Perl Literals and data structures: a guide to arrays, hashes, and references ((), [], {})

Perl is not an easy language to get your head around sometimes. It’s simple on the surface, with only a few data types to learn, but subtle behaviours abound, and learning them up-front can save painful hours.

One troublesome point is how Perl handles nested arrays and hashes. Perl, in contrast to languages like Python and JavaScript, likes to squish data structures together and treat them as a single continuous unit:

my @cats = ('meow', 'purr', 'pounce');
my @dogs = ('bark', 'drool');

# You want an array of arrays now, eh? (a nested arrangement)
my @animal_sounds = (@cats, @dogs);

# Sorry; @animal_sounds has been Perlsquished:
('meow', 'purr', 'pounce', 'bark', 'drool')

This combined array discards all separation between the two halves, and even the original type of those halves. If they had been hashes, the @animal_sounds array would be identical. Following that train of smooth-if-occasionally-unwanted conversions, the full @animal_sounds array is also completely interchangeable with a hash. Perl won’t complain at all when you make a hash version of it.

my %unsound_mappings = @animal_sounds;

# %unsound_mappings is now:
('meow' => 'purr', 'pounce' => 'bark', 'drool' => undef)

Alternating elements are combined into key-value pairs. Notice how the odd number of elements results in that last 'drool' => undef mapping? Yay!

This array-hash shape-shifting feature is occasionally useful, but I find it tends to result in slightly confusing code. I like dumb code. Regardless, I also enjoy nesting…

Achieving Nesting in Perl

Nesting is accomplished through the use of references, and for this reason alone (though there are others, I assure you), I recommend the use of references for arrays and hashes whenever possible. Here is a handy… ahem… reference for Perl ref data types, all in one table!

Data type Sigil format Literal form Accessing elements
Array @my_array ('Timmy', 'Carl') $my_array[0]
Hash %my_hash ('House' => 'red') $my_hash{'house'}
Arrayref $my_arrayref ['Timmy', 'Carl'] $my_arrayref->[0]
Hashref $my_hashref {'House' => 'red'} $my_hashref->{'House'}

As you can see, references look and behave very similarly, but you won’t have to remember to keep your sigils straight with them (the little $, @, or %); they all use a dollar-sign!

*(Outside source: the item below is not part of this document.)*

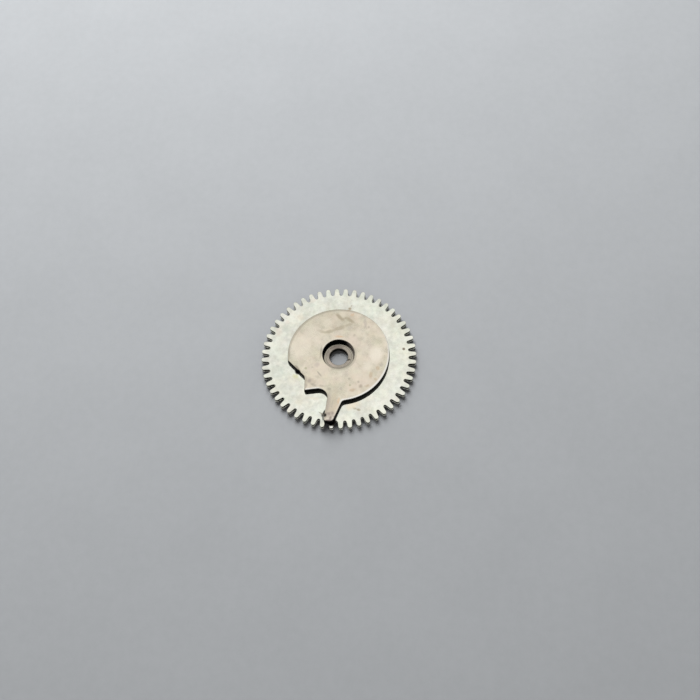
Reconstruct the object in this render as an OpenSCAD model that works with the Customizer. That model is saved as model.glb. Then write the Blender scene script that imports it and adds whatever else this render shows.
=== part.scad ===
// Day star driving wheel of a watch calendar: a thin toothed wheel, a finger plate
// riveted on top of it by its collar, and a bearing bush pressed into that collar.
// The origin is on the axis of turning, at the level of the face that the part lies on.
// Z is that axis, and the finger points along -Y, give or take finger_turn.

/* [Wheel] */
// Diameter over the teeth
wheel_d = 7.1; // [6.6:0.1:8.4]
// Number of teeth
teeth = 52; // [46:1:60]
// Height of a tooth above the pitch circle
addendum = 0.17; // [0.14:0.01:0.2]
// Depth of a gap below the pitch circle
dedendum = 0.19; // [0.16:0.01:0.22]
// Radius of the round end of a tooth
tooth_end_r = 0.1; // [0.08:0.005:0.11]
// Radius of the round floor of a gap
gap_floor_r = 0.07; // [0.05:0.005:0.08]
// Thickness of the toothed wheel
wheel_t = 0.2; // [0.15:0.01:0.3]

/* [Finger plate] */
// Thickness of the plate
plate_t = 0.28; // [0.2:0.01:0.35]
// Rim of the wheel left bare between the disc and the floors of the gaps
bare_rim = 0.88; // [0.7:0.02:1]
// How far the tip of the finger stays inside the tips of the teeth
finger_short = 0.23; // [0.05:0.01:0.3]
// Width of the finger at its tip
finger_w = 0.39; // [0.33:0.01:0.42]
// Distance of the drive face from the line that the finger points along
face_offset = 0.175; // [0.14:0.005:0.18]
// Slope of the back of the finger to its drive face
back_slope = 15; // [12:1:20]
// Radius of the corner between the tip and the drive face
face_corner_r = 0.1; // [0.05:0.01:0.12]
// Radius of the corner between the tip and the back
back_corner_r = 0.2; // [0.1:0.01:0.22]
// Turn of the finger from the tooth that lies under it
finger_turn = -2.9; // [-3.4:0.1:3.4]

/* [Recess and notch] */
// Depth of the recess beside the finger, from the edge of the disc
recess_depth = 0.62; // [0.5:0.02:0.7]
// Radius of the round corner between the recess and the finger
recess_corner_r = 0.42; // [0.2:0.02:0.5]
// Angle from the finger to the spur that stands between the recess and the notch
spur_turn = 32.6; // [30:0.2:36]
// Width of the end of the spur
spur_w = 0.05; // [0.02:0.01:0.1]
// Depth of the notch, from the edge of the disc
notch_depth = 0.44; // [0.2:0.01:0.5]
// Angle from the finger to the deepest corner of the notch
notch_turn = 46; // [43:0.5:50]
// Angle from the finger to the place where the notch runs out into the edge
notch_end_turn = 75; // [68:0.5:80]
// Radius of the round in the deepest corner of the notch
notch_corner_r = 0.25; // [0.1:0.01:0.3]

/* [Collar and bush] */
// Radius of the bore that turns on its post
bore_r = 0.42; // [0.35:0.01:0.44]
// Wall of the bush round that bore
bush_wall = 0.16; // [0.12:0.01:0.18]
// Chamfer on the edges of the bush and of its seat
bush_chamfer = 0.02; // [0.01:0.005:0.03]
// Radius of the recess in the plate that takes the head of the post
head_r = 0.735; // [0.7:0.005:0.85]
// Width of the V-shaped relief groove round the floor of that recess
groove_w = 0.06; // [0.03:0.005:0.07]
// Depth of the relief groove
groove_depth = 0.06; // [0.03:0.005:0.1]
// Wall of the collar, outside the recess for the head
collar_wall = 0.215; // [0.15:0.005:0.3]
// How far the riveted lip of the collar reaches under the wheel
lip_w = 0.1; // [0.05:0.01:0.15]
// Thickness of the riveted lip
lip_t = 0.05; // [0.04:0.01:0.08]
// Radial play between the collar and the wheel's middle hole
rivet_play = 0.005; // [0.005:0.005:0.02]

/* [Hidden] */
$fn = 96;

// A cut runs this far past the face that it opens
past = 0.5;

// Levels up the axis
wheel_z = lip_t;
plate_z = wheel_z + wheel_t;
top_z = plate_z + plate_t;

// Circles of the teeth. The module is the pitch diameter over the number of teeth, 0.13.
tip_r = wheel_d / 2;
pitch_r = tip_r - addendum;
root_r = pitch_r - dedendum;

// Circles of the plate, the collar and the bush
disc_r = root_r - bare_rim;
finger_reach = tip_r - finger_short;
bush_r = bore_r + bush_wall;
collar_r = head_r + collar_wall;
lip_r = collar_r + lip_w;

// Steps in the round end of a tooth, in the floor of a gap and in a rounded corner
end_steps = 6;
floor_steps = 4;
corner_steps = 8;

// Point at a radius and an angle
function polar(r, a) = [r * cos(a), r * sin(a)];

// Points of an arc about c, from angle a0 to angle a1
function arc(c, r, a0, a1, steps) =
    [for (i = [0 : steps]) c + polar(r, a0 + (a1 - a0) * i / steps)];

// Point p turned about the origin
function turned(p, a) = [p.x * cos(a) - p.y * sin(a), p.x * sin(a) + p.y * cos(a)];

// Point at a distance past p, on the way from a through p
function beyond(a, p, distance) = p + (p - a) / norm(p - a) * distance;

// Points of a round of radius r in place of corner p, between the sides towards a and b
function rounded(a, p, b, r) =
    let (
        u = (a - p) / norm(a - p),
        v = (b - p) / norm(b - p),
        half = acos(u * v) / 2,
        c = p + (u + v) / norm(u + v) * r / sin(half),
        from = p + u * r / tan(half) - c,
        to = p + v * r / tan(half) - c,
        a0 = atan2(from.y, from.x),
        sweep = (atan2(to.y, to.x) - a0 + 540) % 360 - 180
    )
    arc(c, r, a0, a0 + sweep, corner_steps);

// One tooth, on the X axis, with the gap that follows it. The flank is the straight line
// that touches the round end of the tooth and the round floor of the gap.
function tooth_points() =
    let (
        half_pitch = 180 / teeth,
        end_c = [tip_r - tooth_end_r, 0],
        floor_c = polar(root_r + gap_floor_r, half_pitch),
        way = floor_c - end_c,
        flank = atan2(way.y, way.x) - acos((tooth_end_r + gap_floor_r) / norm(way))
    )
    concat(
        arc(end_c, tooth_end_r, -flank, flank, end_steps),
        arc(floor_c, gap_floor_r, 180 + flank, 180 - flank + 2 * half_pitch, floor_steps)
    );

// Point of the plate's outline, from how far out along the finger and how far beside it
function beside_finger(out, side) = [side, -out];

// Point of the plate's outline, from its radius and its turn from the finger
function round_disc(r, turn) = polar(r, turn - 90);

// The finger: a straight drive face, a round-cornered tip and a sloping back, drawn
// from the middle of the disc
function finger_points() =
    let (
        face = -face_offset,
        back = finger_w - face_offset,
        inside = disc_r - recess_depth,
        tip_face = beside_finger(finger_reach, face),
        tip_back = beside_finger(finger_reach, back),
        root_face = beside_finger(inside, face),
        root_back = beside_finger(inside, back + (finger_reach - inside) * tan(back_slope))
    )
    concat(
        [root_face],
        rounded(root_face, tip_face, tip_back, face_corner_r),
        rounded(tip_face, tip_back, root_back, back_corner_r),
        [root_back]
    );

// The recess beside the finger: from the spur to a round corner at the drive face
function recess_points() =
    let (
        spur = round_disc(disc_r, -spur_turn + asin(spur_w / 2 / disc_r)),
        deep = beside_finger(disc_r - recess_depth, -face_offset),
        over_face = beside_finger(disc_r + past, -face_offset),
        over_spur = beyond(deep, spur, past)
    )
    concat(
        rounded(over_spur, deep, over_face, recess_corner_r),
        [over_face, over_face + over_spur - deep, over_spur]
    );

// The notch: two straight sides that meet in a round corner
function notch_points() =
    let (
        spur = round_disc(disc_r, -spur_turn - asin(spur_w / 2 / disc_r)),
        deep = round_disc(disc_r - notch_depth, -notch_turn),
        end = round_disc(disc_r, -notch_end_turn),
        over_spur = beyond(deep, spur, past),
        over_end = beyond(deep, end, past)
    )
    concat(
        rounded(over_end, deep, over_spur, notch_corner_r),
        [over_spur, over_spur + over_end - deep, over_end]
    );

module driving_wheel() {
    color([0.88, 0.89, 0.83])
    translate([0, 0, wheel_z])
    difference() {
        rotate(-90)
        linear_extrude(wheel_t)
        polygon([
            for (k = [0 : teeth - 1]) for (p = tooth_points()) turned(p, k * 360 / teeth)
        ]);
        translate([0, 0, -past])
        cylinder(r = collar_r + rivet_play, h = wheel_t + 2 * past);
    }
}

module plate_outline() {
    difference() {
        circle(r = disc_r);
        polygon(recess_points());
        polygon(notch_points());
    }
    polygon(finger_points());
}

// What is turned out of the plate: the seat of the bush with its chamfer, the recess for
// the head, and a relief groove round its floor. Each is a shape of its own, so the
// groove may run into the chamfer when the head is small.
module turned_recess() {
    rotate_extrude() {
        polygon([
            [0, -past],
            [bush_r, -past],
            [bush_r, plate_z - bush_chamfer],
            [bush_r + bush_chamfer, plate_z],
            [0, plate_z]
        ]);
        polygon([
            [0, plate_z],
            [head_r, plate_z],
            [head_r, top_z + past],
            [0, top_z + past]
        ]);
        polygon([
            [head_r - groove_w, plate_z],
            [head_r - groove_w / 2, plate_z - groove_depth],
            [head_r, plate_z]
        ]);
    }
}

module finger_plate() {
    color([0.82, 0.78, 0.71])
    difference() {
        union() {
            translate([0, 0, plate_z])
            rotate(finger_turn)
            linear_extrude(plate_t)
            plate_outline();
            translate([0, 0, lip_t])
            cylinder(r = collar_r, h = wheel_t + plate_t / 2);
            cylinder(r1 = lip_r - lip_t, r2 = lip_r, h = lip_t);
        }
        turned_recess();
    }
}

module hub_bush() {
    color([0.72, 0.69, 0.63])
    rotate_extrude()
    polygon([
        [bore_r, bush_chamfer],
        [bore_r + bush_chamfer, 0],
        [bush_r, 0],
        [bush_r, plate_z - bush_chamfer],
        [bush_r - bush_chamfer, plate_z],
        [bore_r + bush_chamfer, plate_z],
        [bore_r, plate_z - bush_chamfer]
    ]);
}

driving_wheel();
finger_plate();
hub_bush();
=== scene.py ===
import math

import bpy
import numpy as np
from bpy.props import FloatProperty, FloatVectorProperty, IntProperty, PointerProperty
from mathutils import Matrix, Vector


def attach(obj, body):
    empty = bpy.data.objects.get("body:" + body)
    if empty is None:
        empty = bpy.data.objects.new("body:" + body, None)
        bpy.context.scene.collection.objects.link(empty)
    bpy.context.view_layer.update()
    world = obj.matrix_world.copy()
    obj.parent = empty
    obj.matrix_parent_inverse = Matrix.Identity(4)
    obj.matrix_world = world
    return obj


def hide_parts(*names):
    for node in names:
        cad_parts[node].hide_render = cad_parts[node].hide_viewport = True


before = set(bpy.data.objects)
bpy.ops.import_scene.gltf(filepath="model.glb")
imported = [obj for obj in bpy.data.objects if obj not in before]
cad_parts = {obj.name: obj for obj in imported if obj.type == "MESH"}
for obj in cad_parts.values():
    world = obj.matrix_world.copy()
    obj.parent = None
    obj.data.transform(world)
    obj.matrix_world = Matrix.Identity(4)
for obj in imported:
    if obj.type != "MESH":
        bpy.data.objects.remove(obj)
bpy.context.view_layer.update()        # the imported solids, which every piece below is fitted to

bl_info = {
    "name": "Day Star Driving Wheel",
    "version": (1, 0, 0),
    "blender": (4, 5, 0),
    "location": "3D View > Sidebar > Driving Wheel",
    "description": "Toothed watch wheel with a riveted finger plate and a bush",
    "category": "Mesh",
}

BODY = "root"            # nothing on this part moves, so everything rides on one body
MM = 0.001
TURN = 2 * np.pi


# Settings

def length(name, millimetres, description):
    """A property that holds a length. The default is given here in millimetres."""
    return FloatProperty(
        name=name, description=description, default=millimetres * MM,
        min=0, precision=6, subtype="DISTANCE", unit="LENGTH")


def angle(name, degrees, description):
    """A property that holds an angle. The default is given here in degrees."""
    return FloatProperty(
        name=name, description=description, default=math.radians(degrees),
        subtype="ANGLE", unit="ROTATION")


def tint(name, colour, description):
    """A property that holds a linear colour."""
    return FloatVectorProperty(
        name=name, description=description, default=colour,
        min=0, max=1, size=3, subtype="COLOR")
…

More importantly, you can also freely nest away:

my $cats = ['meow', 'purr', 'pounce'];
my $dogs = ['bark', 'drool'];

# You want an array of arrays now, eh? Go ahead!
my $animal_sounds = [$cats, $dogs];

# Perfect. This is the resulting $animal_sounds:
[['meow', 'purr', 'pounce'], ['bark', 'drool']]

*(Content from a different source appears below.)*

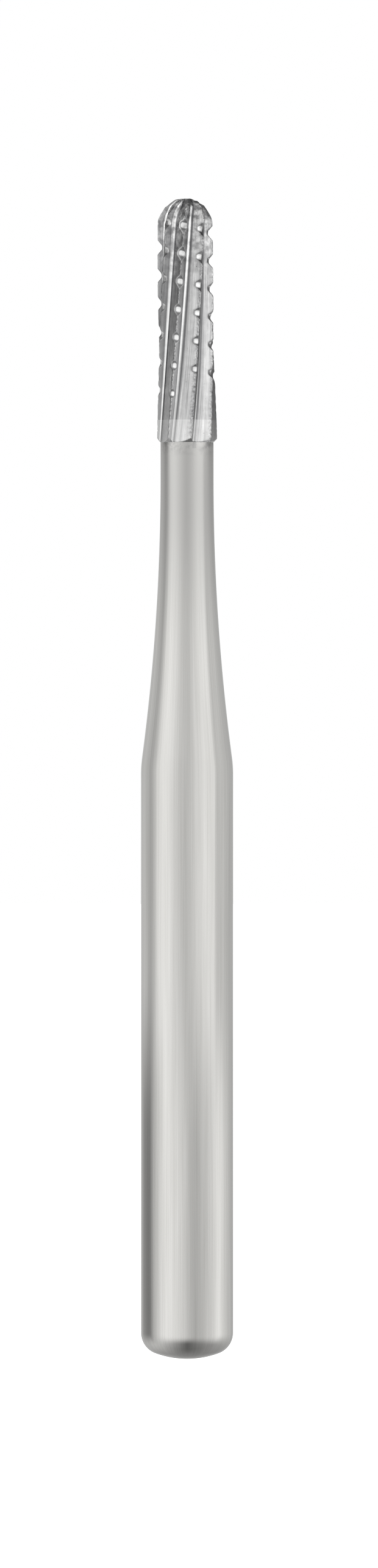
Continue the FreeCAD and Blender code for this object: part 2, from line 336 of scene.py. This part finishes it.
def notch_limit(angle, z):
    """Radius left by the cross-cut notches, one where each turn of the thread meets a blade.

    Also gives how near each point is to the bottom of its notch, from 0 up the flanks to 1.
    """
    limit = np.full(angle.shape, UNCUT)
    bottom = np.zeros(angle.shape)
    drop = NOTCH_PITCH / BLADE_COUNT / (1 + NOTCH_PITCH / FLUTE_LEAD)
    last = round(NOTCH_TURNS * BLADE_COUNT)
    for index in range(last + 1):
        height = DOME_BASE + NOTCH_START - index * drop
        rows = np.abs(z - height) < NOTCH_PITCH
        middle = edge_angle(height) + (index - 1) * PITCH + NOTCH_AHEAD - NOTCH_SWEEP / 2
        away = np.remainder(angle[rows] - middle + math.pi, TURN) - math.pi
        line = height - np.sin(away) * NOTCH_PITCH / TURN
        depth = NOTCH_FRONT_DEPTH + (NOTCH_BACK_DEPTH - NOTCH_FRONT_DEPTH) * index / last
        beyond = np.abs(z[rows, None] - line) - NOTCH_HALF_FLOOR
        rise = (beyond + np.sqrt(beyond ** 2 + NOTCH_ROUND ** 2)) / 2 / math.tan(NOTCH_FLANK)
        cut = blank_radius(min(height, DOME_BASE)) - depth + rise
        cut = cut + NOTCH_FADE * smooth(NOTCH_FADE_START, 1, np.abs(away) / NOTCH_SWEEP * 2)
        cut = np.where(np.abs(away) < NOTCH_SWEEP / 2, cut, UNCUT)
        bottom[rows] = np.where(cut < limit[rows], 1 - smooth(*NOTCH_BOTTOM, rise), bottom[rows])
        limit[rows] = np.minimum(limit[rows], cut)
    return limit, bottom


def edge_wear(rng, z):
    """Depth of the fine chips along each blade's edge, one column for each blade."""
    worn = []
    for _ in range(BLADE_COUNT):
        depth = CHIP_DEPTH * wander(rng, HEAD_BACK, TIP, CHIP_SPACING)(z) ** 2
        for place in rng.uniform(HEAD_BACK, DOME_BASE, NICKS_PER_BLADE):
            nick = NICK_DEPTH * rng.random() * (1 - np.abs(z - place) / NICK_HALF_WIDTH)
            depth = np.maximum(depth, nick)
        worn.append(depth)
    return np.array(worn).T


def fluted_rings(z, rng):
    """Radius and angle of every column at each height of the head or the collar.

    Also maps the notches: how far inside one each point is, and how near its bottom.
    """
    radius, angle = tooth_section(z)
    turns = np.arange(BLADE_COUNT) * PITCH
    radius = np.tile(radius, (1, BLADE_COUNT))
    angle = (angle[:, None, :] + turns[None, :, None]).reshape(len(z), RING) + edge_angle(z)[:, None]
    wear = edge_wear(rng, z)
    behind = np.concatenate([wear, wear[:, :1]], axis=1)
    share = np.arange(TOOTH_STEPS) / TOOTH_STEPS
    worn = behind[:, :-1, None] * (share < 0.5) + behind[:, 1:, None] * (share >= 0.5)
    limit = np.minimum(blank_radius(z), NECK_RADIUS + np.maximum(z - HEAD_BACK, 0))
    radius = np.minimum(radius, limit[:, None] - worn.reshape(len(z), RING))
    notched, bottom = notch_limit(angle, z)
    inside = smooth(0, NOTCH_BLEND, radius - notched)
    bottom = bottom * smooth(0, NOTCH_OVAL, radius - notched)
    left = (radius + notched - np.sqrt((radius - notched) ** 2 + NOTCH_BLEND ** 2)) / 2
    notch_map = np.stack([inside, bottom], axis=2)
    return left, angle, np.concatenate([notch_map, notch_map[:, :1]], axis=1)


def ring_points(radius, angle, z):
    """Points of each ring. The head leans a little to the left of the shank's axis."""
    z = np.broadcast_to(np.asarray(z)[:, None], radius.shape)
    lean = HEAD_LEAN * smooth(HEAD_BACK, DOME_BASE, z)
    return np.stack([radius * np.cos(angle) - lean, radius * np.sin(angle), z], axis=2)


def tooth_map(z):
    """Map across the teeth and along the axis, in millimetres, that the grinding lines follow."""
    across = np.arange(RING + 1) / TOOTH_STEPS * TOOTH_SPREAD
    return np.stack(np.broadcast_arrays(across[None, :], z[:, None]), axis=2)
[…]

To access an element of this data structure, just use the syntax from the syntax table above. For example, to print “pounce”:

my $cat_sub_array = $animal_sounds->[0];
print($cat_sub_array->[2]); # This prints "pounce"

print($animal_sounds->[0]->[2]); # Also prints "pounce"!

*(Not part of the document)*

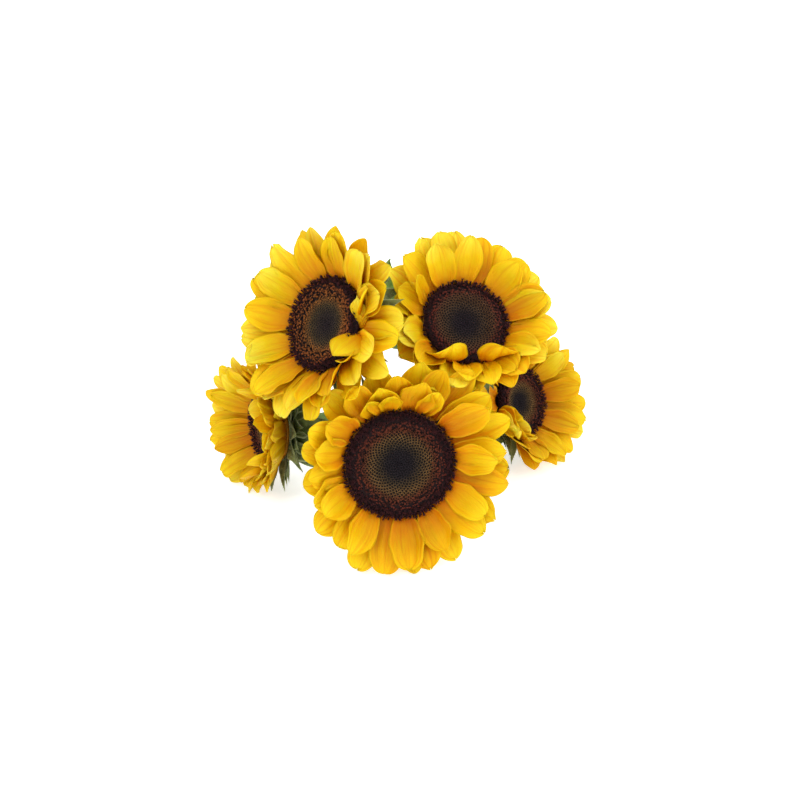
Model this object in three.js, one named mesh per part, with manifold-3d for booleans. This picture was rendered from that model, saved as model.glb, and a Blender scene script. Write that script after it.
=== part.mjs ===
// A branching sunflower stem, cut and laid on a table, with its open flower heads looking forward and up.
// Each head is a ring of petals, a dark disc and a green calyx on its own stalk. The stalks leave one main
// stem, which also bears the leaves.
// Millimetres and degrees. +Z is up, -Y is the side that the heads look to, and +X is on a viewer's right.
import * as THREE from "three";
import { mergeVertices } from "three/addons/utils/BufferGeometryUtils.js";
import Module from "manifold-3d";

const wasm = await Module();
wasm.setup();

// The heads are laid out as someone sees them who looks down at the bunch from this far above the table:
// across to the right, up, and toward the viewer, all from one middle point above the table.
const VIEW_ELEVATION = 30;
const VIEW_MIDDLE = new THREE.Vector3(0, -121, 94.9);
const BOX_MIDDLE = new THREE.Vector3(2.2, 1.9, 0);
const CLEARANCE = 0.3;
const SHORTEST_EDGE = 0.3;

const PETAL = new THREE.MeshStandardMaterial({ color: 0xf5b70a, roughness: 0.55, metalness: 0 });
const FLORET = new THREE.MeshStandardMaterial({ color: 0x35191a, roughness: 0.9, metalness: 0 });
const CALYX_GREEN = new THREE.MeshStandardMaterial({ color: 0x4d6b33, roughness: 0.75, metalness: 0 });
const STEM_GREEN = new THREE.MeshStandardMaterial({ color: 0x6b8a43, roughness: 0.7, metalness: 0 });
const LEAF_GREEN = new THREE.MeshStandardMaterial({ color: 0x3f6b2c, roughness: 0.7, metalness: 0 });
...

There are syntactically shorter ways to write this (“Now it really looks like two-dimensional arrays!”), but consistency of meaning wins for me over short cuts in syntax.

Moving on then…

Raw, non-referenced data structures in Perl are not very intuitive for even moderately complex data structures, especially if you’re used to many other high-level languages (e.g. Python). Non-referenced data types also introduce the need for sigils, and make passing data in and out of functions a pain (array and hash arguments get squashed into one big argument array).

So my advice is: save yourself from frustration, and just stick to references!